As Weiss is an old ski resort, there are also various open courses (ie piste) that we’ve allocated to the alpine category. The pitch of these runs equates to easy to moderately difficult blue runs, and because there are no terrain features to manoeuvrer around, they’re ideal for intermediates to practise the art of powder snorting! For advanced riders they’re a fun opportunity to let those boards fly!
Tree Skiing
We rode in the trees a bit because the weather was inclement to say the least. The trees were tight sometimes for about 5 metres before opening up into widely spaced lines that were mostly mellow.

A larger tenure with more variety of tree skiing with respect to pitch and spacing would score more points here.

Strong Intermediate Terrain

This is the forte of the Weiss cat skiing outfit. The terrain is mostly low angle and at times you have to straight line it when the snow is deep, terrain features are few and far between, and the trees are nicely spaced. With all these wide open areas, the terrain is ideal to get more powder riding experience. Most intermediates are also probably very happy that it’s not a massive vert day and that the runs don’t go on for miles and miles. The high number of guides is also a pro for those who may need assistance when they fall over.
Advanced Terrain
The trees are a good place for advanced skiers and snowboarders to play. There are a handful of short yet steep-ish pitched lines in the trees and open piste that will challenge advanced riders. We did some outer runs that had some short steeps, but generally these required a long traverse in or out to get back to the snowcat road. Advanced riders may be better placed at Iwanai Cat Skiing.
Expert & Extreme Terrain
The Weiss Cat Skiing doesn’t have any gnarly steeps or chutes, and there are negligible cornices, rocks or cliffs to throw yourself off. This is a former Japanese ski resort after all! Experts would be better placed at Rising Sun Guides Cat Skiing.
There was a very good guide to client ratio with a lead guide, middle guide, tail guide, and a photographer. The enthusiastic lead guide was a native English speaker who provided very strong leadership, and gave very clear instructions about re-grouping and directions. The other guides were Japanese and spoke English well and had some interesting tales of Hokkaido skiing in days gone by.
The snowcat cabin had pretty much the perfect set up: steps out the back, comfie coach seats that all faced forward; plenty of storage options; big windows including some that open (on the rare occasion that it is warm). I generally think that heaters in a snowcat cabin are a little OTT and only for wimps, a bit like heated chair lift seats, but it was absolutely friggin’ freezing at Weiss and because we weren’t pumping out the vertical, it was a little difficult to keep the feet warm.

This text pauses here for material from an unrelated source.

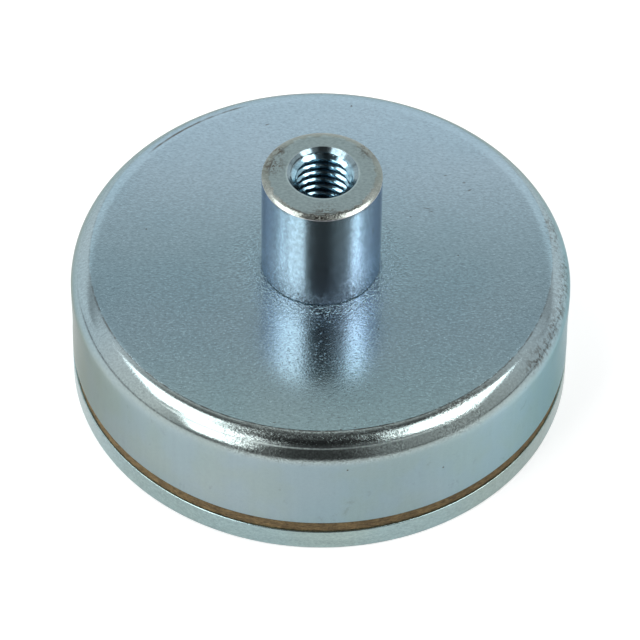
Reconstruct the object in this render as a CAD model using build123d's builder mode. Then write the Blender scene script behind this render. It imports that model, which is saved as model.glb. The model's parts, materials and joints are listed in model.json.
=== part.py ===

The power of the snowcat was fine considering that it didn’t need to get up any particularly steep cat tracks.
Avalanche Mitigation Strategies
Safety as a priority was not conveyed to guests much, but this isn’t to say they don’t operate under safe conditions. It could be assumed that Weiss has various avalanche mitigation strategies and safety plans in place, but these were not evident to guests. There was no discussion with the group about avalanche forecasting, no slope stability testing was undertaken, and guest safety packs weren’t compulsory. The only strategies evident were that the guides ensured we rode the steep pitches one at a time, and there was one alpine run that the lead guide said we were avoiding.

It could be assumed that the indiscernible safety strategies were related to the mostly mellow terrain and the consistent snowpack.
Safety Briefing
Avalanche beacons were handed out to guests and assistance provided to turn them on and to switch between send and receive. No safety briefing was provided about what to do in the event of an avalanche, a practical demonstration of the beacon, or risks associated with moving around a snowcat. It can only be assumed that there was no safety briefing because the guides felt any risks were negligible. This is somewhat typical of many Japanese cat ski operations.
The Weiss cat skiing tour included some nice frills. Whilst some die-hard skiers and boarders would say that a long lunch cuts into skiing time, the amazing lunch at the Weiss hotel really added to the enjoyment of the day. It gave us a chance to go inside and warm up (it was brutal outside!), and feast on an upscale bento box with various lovely little treats, soup, and rice. After lunch we had plenty of time to enjoy a hot coffee. We were also provided with snacks and water in the snowcat.

The photography service was a great supplement. The transport between accommodation and staging area were another part of the service.
Value for Money
Weiss cat skiing is very well priced compared to other Niseko cat skiing and is well positioned relative to other Japan cat skiing operations. The photo service is included which is a privilege that you have to pay a small fortune for with some other cat and heli operators.

Notes Regarding Review

The review is largely based on our experience, but also on discussions with staff, former guests, and information available on their website. Our review has some limitations as it’s not possible to ski every run and in all possible snow and weather conditions. Every guide is not the same and we acknowledge that everyone’s experience will be slightly different. The ratings are from our perspective only, based on our experience of reviewing over 45 mechanized backcountry operations. The photos are videos were not taken using professional riders, but rather aim to show an example of a “standard” experience.